When you've finished configuring a Dataview and click the Save icon and are prompted to provide a Dataview name, you'll now also see a "Cache new dataview" checkbox, as shown above. Check this box to load and cache the data for this Dataview, or leave it unchecked to create an "In Place" Dataview, then click Create.
Dataview Loading
If you checked the "Cache new dataview" checkbox described in the previous section, data will be loaded for the first time as soon as you click Create. Loading progress and actions will be seen in the Dataview Status tab:
Several indicators will show you the progress of the loading process, which includes three steps:
- Initialize the Connection - Logi DataHub v3 initializes the connection with the source.
- Import Data - The data is retrieved and then written to the data store.
- Optimize Data - If, in the course of loading the data, Logi DataHub v3 detects the right conditions, the "Optimized Dataview" banner shown above will be displayed and optimization processing will occur. This action consolidates all the underlying objects into a single table in the Logi DataHub v3 repository database, considerably improving performance. It also identifies column types, designates look-up columns, and sets the correct column order and sorting.
When loading completes, the Object Details will be updated...
...and you'll receive a notification email if you provided an email address in your account details. This can be very helpful when loading large datasets: you don't need to remain logged-in to the Dataview Authoring tool during loading and you can return later after receiving the notification email to check loading status.
Refreshing the Data
Once the data has been loaded for the first time, you can refresh it manually or periodically. Two buttons are displayed beneath the Object Details for this purpose.

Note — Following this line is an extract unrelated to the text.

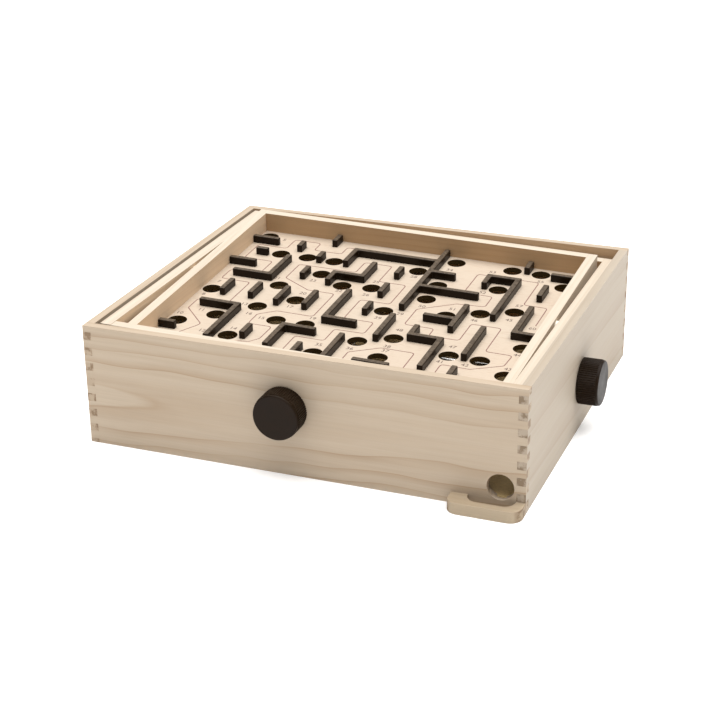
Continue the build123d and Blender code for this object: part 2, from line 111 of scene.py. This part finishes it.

Clicking Refresh Now will display a panel, prompting you to select the type of refresh:
If you select Replace Data and click the Refresh Now icon , a new loading process will start and all data in the cache will be replaced by new data retrieved from the source. Click the Close icon to hide the panel without loading any data.
If you select Append Data, the panel expands:
When you choose to append data, the existing data in the cache will not be affected and you have two append options:
By ID Columns - Specify one or more numeric or temporal columns to act as an index. During loading, only records whose values in these columns are greater than the values in records already in the cache will be appended. This has the effect of appending only data that is "newer" than data already in the cache.
All Records from Source - All of the data from the source will be appended to the existing data in the cache.
Click the Refresh Now icon to start the data loading operation immediately. Click the Close icon to hide the panel without loading any data.
Click Add Schedule to define a scheduled refresh, which is discussed in the next major section.
Managing Dataviews
As you create Dataviews, they're represented in the Dataview page with graphic pills:
The pills for Dataviews using Cached and In Place data are somewhat different, as shown above.
You can examine the details for a cached Dataview and see the total number of records loaded for it, as shown above.
Scheduling a Data Refresh
A convenient way to refresh data is to schedule loading to occur at regular intervals.
After a Dataview has been loaded for the first time, the Object Details in the Dataview Status tab will include the Add Schedule button shown above.
If there are multiple objects, select the desired object. To schedule a data refresh, click Add Schedule, and these controls will be displayed:
Use these steps to create a scheduled refresh:
- Refresh Type - Select the desired refresh type. See the previous section for a detailed discussion of the options.
- Recurs - Select the frequency (Daily, Weekly, Monthly), interval, and start time for the loading operation.
- Start and End Date - Enter the Start Date (required) and End Date (optional) for the loading operation. Leaving the End Date blank will cause loading to continue to occur at the specified frequency and interval until the schedule is modified or deleted.
Remember that, when the refresh occurs, the Dataview will be unavailable to other users until the operation completes.
Click the Save icon to save the schedule.
Click the Refresh Now icon to refresh the data immediately.
Click the Reset icon to clear any changes in the controls during this sequence.
Click the Delete icon to delete this schedule.
Click the Close icon to hide the controls.
Once the schedule has been saved, you'll notice some changes in the Dataview Status tab:
As shown above, a special "scheduled" icon (circled above) appears in the selected data object pill and an Edit Schedule button is now available.